12:08pm Official results are here. With 95% counted, LA defeats HF by 40.8-31.6 and takes 64 of the 127 seats up at this election to 44 for HF. In the Senate, LA has 13 of the 24 senators up at this election, to seven for HF and four for locals. This is a big midterm victory for Javier Milei and his right-wing agenda in Argentina.
11:45am Liberty Advances has won over 40% of the national vote. I can’t find official results.
10:55am Monday We’re still waiting for official results from Argentina, but The Buenos Aires Times says “first murmurings” from Liberty Advances are that it’s “even” between LA and Homeland Force.
7:02am Sunday With results from all 43 electorates in, Connolly wins with 63.4% of the primary vote, with Humphreys on 29.5% and Gavin 7.2%. Turnout was 45.8%, slightly higher than in 2018 (43.9%). But a very high 12.9% of all votes were spoilt (informal). As Connolly received a primary vote majority, there is no need to distribute Gavin’s preferences. Connolly was the left-wing candidate for this largely symbolic office. The current Irish government is a conservative coalition of Fine Gael and Fianna Fáil.
8:22pm Based on scrutineers’ reports, Catherine Connolly will win the Irish presidential election.
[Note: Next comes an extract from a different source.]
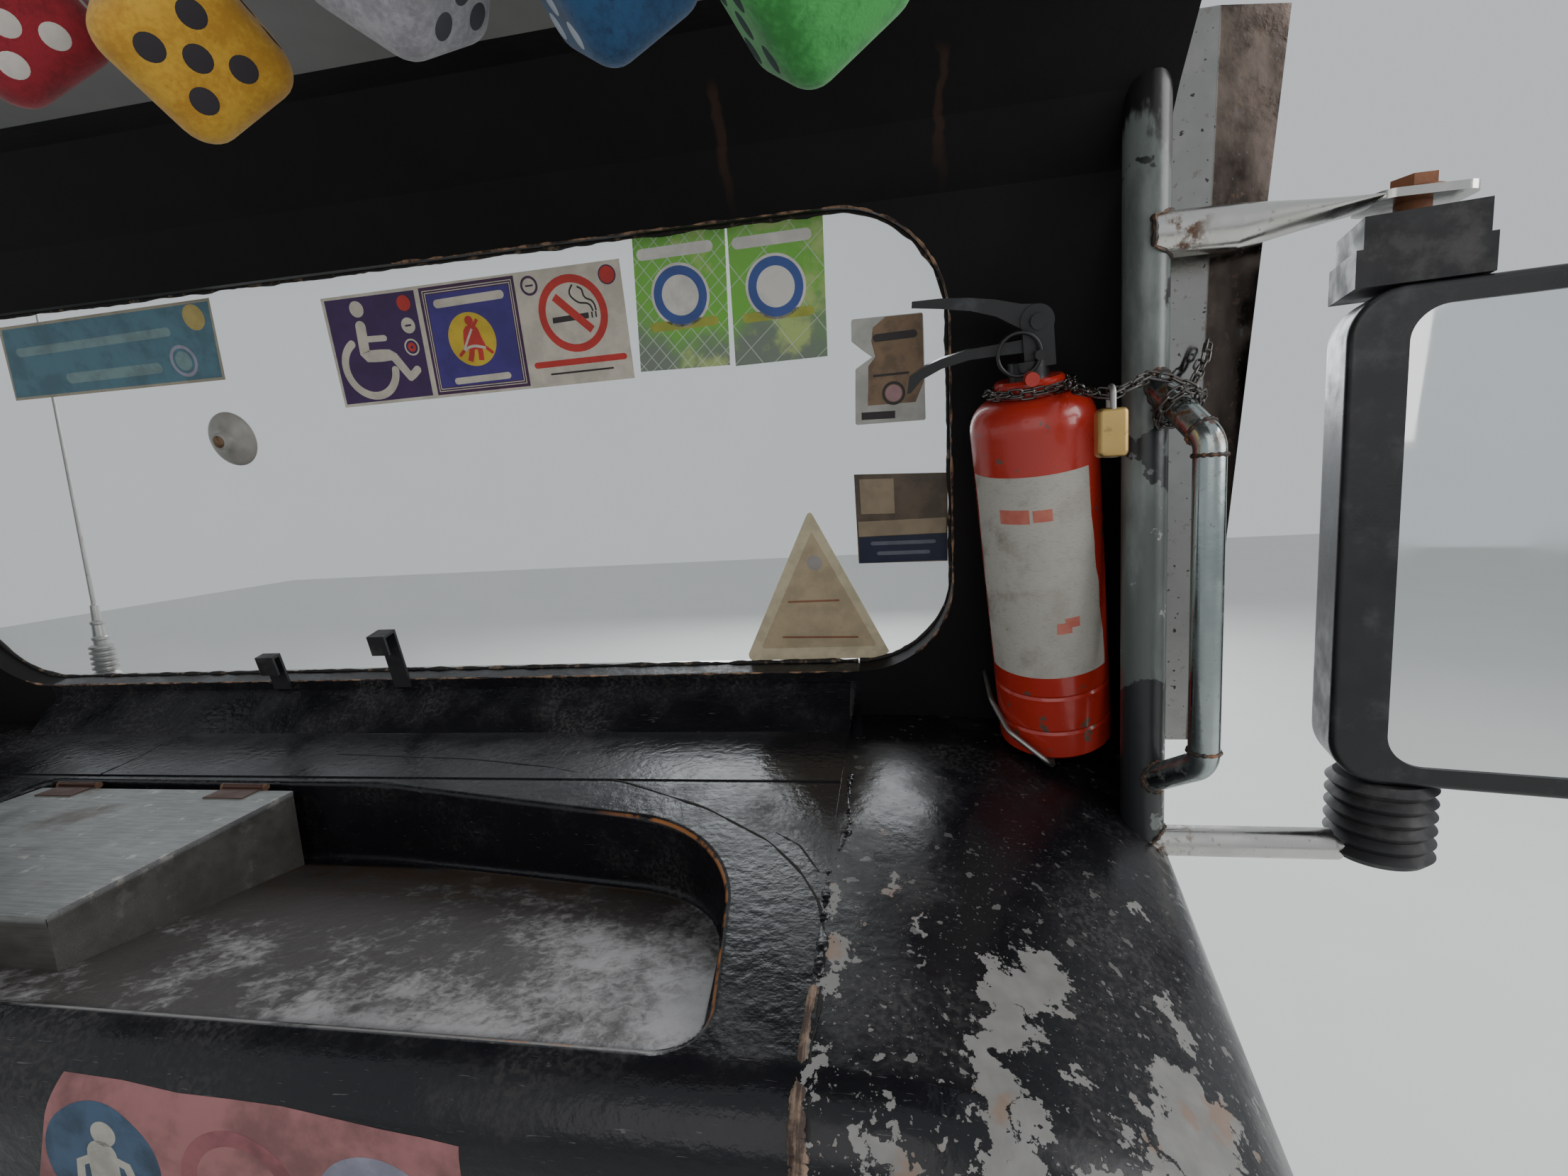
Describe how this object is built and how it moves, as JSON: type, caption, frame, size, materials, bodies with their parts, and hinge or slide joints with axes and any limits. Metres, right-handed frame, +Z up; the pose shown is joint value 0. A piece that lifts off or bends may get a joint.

8:11pm Lucy Powell has been elected Labour’s deputy leader, winning by 54.3-45.7. But only 16.6% of Labour’s members voted.
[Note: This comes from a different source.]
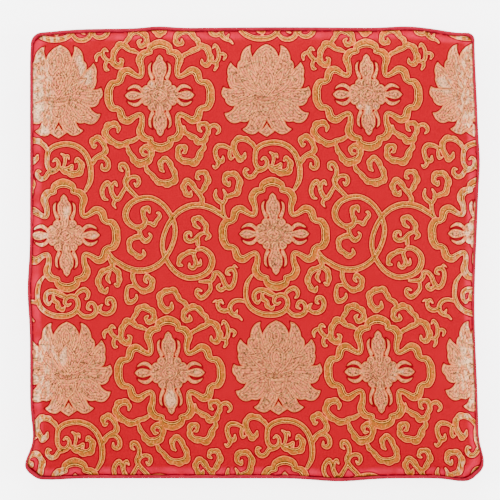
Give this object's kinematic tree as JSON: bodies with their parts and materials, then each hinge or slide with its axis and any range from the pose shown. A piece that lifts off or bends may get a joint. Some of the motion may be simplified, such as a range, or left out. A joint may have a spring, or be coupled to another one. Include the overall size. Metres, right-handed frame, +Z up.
{
  "type": "seat cushion",
  "caption": "Square box seat cushion for the floor or a chair, filled and gently crowned, with piping sewn into its upper and lower seams.",
  "frame": {"origin": "under the middle of the cushion, on the surface that it lies on", "axes": "+Z up through the crown of the top panel, +X to the right and +Y to the back, along the sides of the square"},
  "size_m": [0.4585, 0.455, 0.0499],
  "materials": {
    "brocade": "red satin ground woven with a gold and peach lotus scroll and lobed medallions, soft sheen",
    "satin": "plain red satin over a cord, soft sheen along the top of the cord"
  },
  "bodies": {
    "root": {"cushion": "brocade", "piping_top": "satin", "piping_bottom": "satin"}
  },
  "joints": []
}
7:47pm Live election updates in Ireland look very positive for Connolly. These are unofficial figures being reported by scrutineers and journalists.
7:37pm Labour’s new deputy leader will be announced at 8pm AEDT. Counting began in Ireland at 7pm, but we won’t have any official counts until at least one of the 43 electorates used for Irish parliamentary elections is declared, probably after midnight AEDT.
Guest post by Adrian Beaumont, who joins us from time to time to provide commentary on elections internationally. Adrian is a paid election analyst for The Conversation. His work for The Conversation can be found here.
From October 8-23, UK Labour members chose between two candidates for deputy leader: education minister Bridget Phillipson and former leader of the House of Commons Lucy Powell. Phillipson is regarded as PM Keir Starmer’s choice. Results will be announced tonight AEDT. The final Survation poll for LabourList gave Powell a 57-40 lead (57-26 in September).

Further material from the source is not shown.